Problem: Transcribe only part of the material below: the lines from the one containing "for (const [side, turn]" through the one containing "for body, members", inclusive, exactly as written.

• • • •

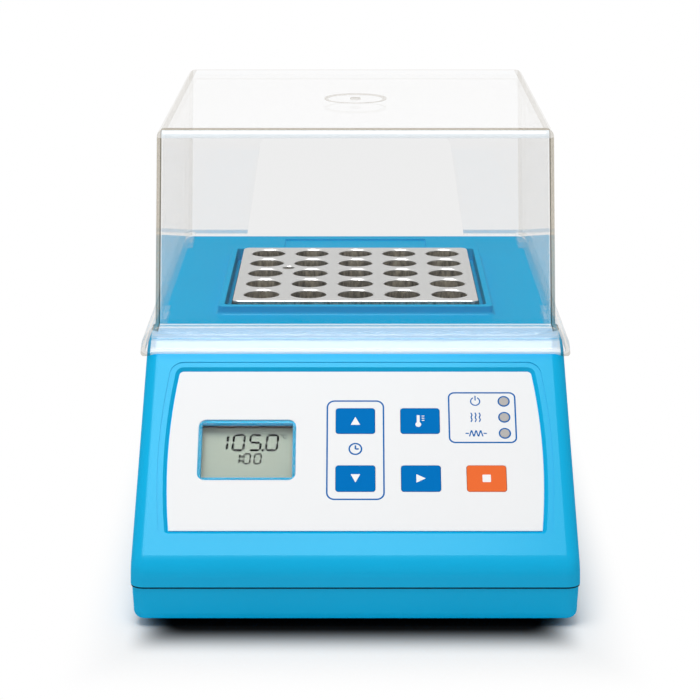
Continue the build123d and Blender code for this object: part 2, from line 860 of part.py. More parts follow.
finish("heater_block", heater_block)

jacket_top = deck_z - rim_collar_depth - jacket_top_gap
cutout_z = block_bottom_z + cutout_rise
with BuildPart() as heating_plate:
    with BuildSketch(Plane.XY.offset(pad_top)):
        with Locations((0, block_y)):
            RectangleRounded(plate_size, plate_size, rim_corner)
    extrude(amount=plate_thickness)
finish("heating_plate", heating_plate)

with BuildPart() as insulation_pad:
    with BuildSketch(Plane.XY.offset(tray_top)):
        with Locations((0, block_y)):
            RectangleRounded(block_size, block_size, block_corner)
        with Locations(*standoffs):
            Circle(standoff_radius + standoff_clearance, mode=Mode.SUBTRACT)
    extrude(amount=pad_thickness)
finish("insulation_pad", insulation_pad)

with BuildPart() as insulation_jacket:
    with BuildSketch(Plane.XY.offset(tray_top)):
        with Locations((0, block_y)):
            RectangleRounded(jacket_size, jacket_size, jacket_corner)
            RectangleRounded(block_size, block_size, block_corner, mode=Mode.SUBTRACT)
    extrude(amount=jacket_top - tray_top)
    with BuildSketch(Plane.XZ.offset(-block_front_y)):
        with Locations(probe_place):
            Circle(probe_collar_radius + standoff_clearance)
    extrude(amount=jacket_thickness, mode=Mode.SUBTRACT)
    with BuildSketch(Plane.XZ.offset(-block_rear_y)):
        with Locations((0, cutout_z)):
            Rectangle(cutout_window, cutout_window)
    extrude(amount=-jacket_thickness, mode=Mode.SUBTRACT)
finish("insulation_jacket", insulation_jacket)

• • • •

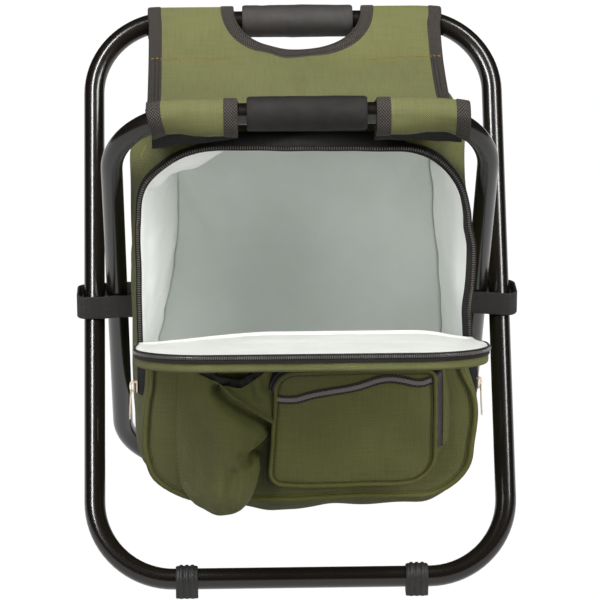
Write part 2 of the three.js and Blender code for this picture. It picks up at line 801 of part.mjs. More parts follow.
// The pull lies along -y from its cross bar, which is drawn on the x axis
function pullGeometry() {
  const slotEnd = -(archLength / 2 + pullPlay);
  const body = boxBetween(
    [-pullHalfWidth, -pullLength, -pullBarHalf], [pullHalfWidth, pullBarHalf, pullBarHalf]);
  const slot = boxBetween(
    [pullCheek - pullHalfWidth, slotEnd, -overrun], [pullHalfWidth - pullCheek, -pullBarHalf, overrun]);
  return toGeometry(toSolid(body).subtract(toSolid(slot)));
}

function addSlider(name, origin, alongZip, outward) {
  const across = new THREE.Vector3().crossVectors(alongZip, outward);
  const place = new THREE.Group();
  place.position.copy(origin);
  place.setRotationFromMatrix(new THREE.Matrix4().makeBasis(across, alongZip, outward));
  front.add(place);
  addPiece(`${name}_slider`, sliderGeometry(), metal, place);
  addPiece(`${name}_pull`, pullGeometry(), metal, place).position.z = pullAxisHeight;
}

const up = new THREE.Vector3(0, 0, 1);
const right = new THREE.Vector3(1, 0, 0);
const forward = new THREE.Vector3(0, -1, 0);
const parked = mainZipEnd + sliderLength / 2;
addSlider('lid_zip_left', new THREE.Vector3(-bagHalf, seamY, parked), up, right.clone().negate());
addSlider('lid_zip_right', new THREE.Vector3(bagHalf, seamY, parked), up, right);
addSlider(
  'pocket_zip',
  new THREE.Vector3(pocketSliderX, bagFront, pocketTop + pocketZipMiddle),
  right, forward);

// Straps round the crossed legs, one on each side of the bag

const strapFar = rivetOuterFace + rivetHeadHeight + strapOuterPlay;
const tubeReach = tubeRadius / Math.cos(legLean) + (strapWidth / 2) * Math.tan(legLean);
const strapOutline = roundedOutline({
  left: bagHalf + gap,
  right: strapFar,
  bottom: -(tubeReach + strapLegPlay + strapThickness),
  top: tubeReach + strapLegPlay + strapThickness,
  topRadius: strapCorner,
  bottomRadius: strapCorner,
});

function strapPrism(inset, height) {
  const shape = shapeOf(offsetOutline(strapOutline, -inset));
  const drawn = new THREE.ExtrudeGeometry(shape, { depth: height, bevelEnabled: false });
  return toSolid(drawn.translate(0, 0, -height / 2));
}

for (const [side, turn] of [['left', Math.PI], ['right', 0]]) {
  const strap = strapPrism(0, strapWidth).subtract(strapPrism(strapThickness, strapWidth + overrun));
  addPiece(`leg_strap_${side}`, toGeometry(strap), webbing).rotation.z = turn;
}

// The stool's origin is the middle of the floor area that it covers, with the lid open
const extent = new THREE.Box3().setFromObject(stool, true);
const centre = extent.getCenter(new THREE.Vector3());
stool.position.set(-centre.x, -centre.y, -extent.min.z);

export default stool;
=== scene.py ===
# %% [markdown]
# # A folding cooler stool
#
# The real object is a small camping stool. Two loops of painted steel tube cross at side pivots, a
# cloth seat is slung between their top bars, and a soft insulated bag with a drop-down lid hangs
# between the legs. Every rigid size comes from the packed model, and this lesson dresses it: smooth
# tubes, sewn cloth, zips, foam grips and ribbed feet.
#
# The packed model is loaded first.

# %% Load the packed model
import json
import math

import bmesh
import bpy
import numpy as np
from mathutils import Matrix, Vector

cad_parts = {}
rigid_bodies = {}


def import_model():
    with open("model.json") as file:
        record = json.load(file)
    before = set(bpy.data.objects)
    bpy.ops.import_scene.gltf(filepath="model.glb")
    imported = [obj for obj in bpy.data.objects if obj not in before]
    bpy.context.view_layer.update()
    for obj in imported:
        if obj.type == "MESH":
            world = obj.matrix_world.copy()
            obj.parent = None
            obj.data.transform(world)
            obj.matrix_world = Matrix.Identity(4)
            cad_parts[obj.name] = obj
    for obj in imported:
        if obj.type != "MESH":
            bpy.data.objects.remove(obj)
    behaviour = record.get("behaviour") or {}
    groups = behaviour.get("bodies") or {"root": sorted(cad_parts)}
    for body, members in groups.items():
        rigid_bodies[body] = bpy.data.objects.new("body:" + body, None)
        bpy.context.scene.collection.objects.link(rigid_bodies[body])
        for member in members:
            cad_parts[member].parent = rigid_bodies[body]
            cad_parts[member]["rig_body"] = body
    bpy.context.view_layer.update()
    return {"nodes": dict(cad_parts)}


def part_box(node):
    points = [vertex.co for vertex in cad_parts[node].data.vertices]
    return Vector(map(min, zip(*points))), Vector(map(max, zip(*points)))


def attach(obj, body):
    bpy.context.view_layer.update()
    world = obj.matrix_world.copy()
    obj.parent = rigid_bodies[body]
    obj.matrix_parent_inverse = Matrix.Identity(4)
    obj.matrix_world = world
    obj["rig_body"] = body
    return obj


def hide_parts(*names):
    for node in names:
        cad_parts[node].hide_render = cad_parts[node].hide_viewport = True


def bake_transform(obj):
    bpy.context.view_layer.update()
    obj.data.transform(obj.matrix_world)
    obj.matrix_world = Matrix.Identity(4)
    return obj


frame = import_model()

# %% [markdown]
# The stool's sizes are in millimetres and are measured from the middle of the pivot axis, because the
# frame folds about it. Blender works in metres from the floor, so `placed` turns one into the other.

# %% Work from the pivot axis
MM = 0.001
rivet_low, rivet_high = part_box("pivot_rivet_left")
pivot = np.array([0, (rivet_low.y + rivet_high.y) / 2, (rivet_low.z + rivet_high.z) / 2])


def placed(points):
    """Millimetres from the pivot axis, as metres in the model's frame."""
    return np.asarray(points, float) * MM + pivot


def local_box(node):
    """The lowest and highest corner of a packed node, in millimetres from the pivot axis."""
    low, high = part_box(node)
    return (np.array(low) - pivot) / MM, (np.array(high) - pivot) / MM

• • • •

Result of this task:
for (const [side, turn] of [['left', Math.PI], ['right', 0]]) {
  const strap = strapPrism(0, strapWidth).subtract(strapPrism(strapThickness, strapWidth + overrun));
  addPiece(`leg_strap_${side}`, toGeometry(strap), webbing).rotation.z = turn;
}

// The stool's origin is the middle of the floor area that it covers, with the lid open
const extent = new THREE.Box3().setFromObject(stool, true);
const centre = extent.getCenter(new THREE.Vector3());
stool.position.set(-centre.x, -centre.y, -extent.min.z);

export default stool;
=== scene.py ===
# %% [markdown]
# # A folding cooler stool
#
# The real object is a small camping stool. Two loops of painted steel tube cross at side pivots, a
# cloth seat is slung between their top bars, and a soft insulated bag with a drop-down lid hangs
# between the legs. Every rigid size comes from the packed model, and this lesson dresses it: smooth
# tubes, sewn cloth, zips, foam grips and ribbed feet.
#
# The packed model is loaded first.

# %% Load the packed model
import json
import math

import bmesh
import bpy
import numpy as np
from mathutils import Matrix, Vector

cad_parts = {}
rigid_bodies = {}


def import_model():
    with open("model.json") as file:
        record = json.load(file)
    before = set(bpy.data.objects)
    bpy.ops.import_scene.gltf(filepath="model.glb")
    imported = [obj for obj in bpy.data.objects if obj not in before]
    bpy.context.view_layer.update()
    for obj in imported:
        if obj.type == "MESH":
            world = obj.matrix_world.copy()
            obj.parent = None
            obj.data.transform(world)
            obj.matrix_world = Matrix.Identity(4)
            cad_parts[obj.name] = obj
    for obj in imported:
        if obj.type != "MESH":
            bpy.data.objects.remove(obj)
    behaviour = record.get("behaviour") or {}
    groups = behaviour.get("bodies") or {"root": sorted(cad_parts)}
    for body, members in groups.items():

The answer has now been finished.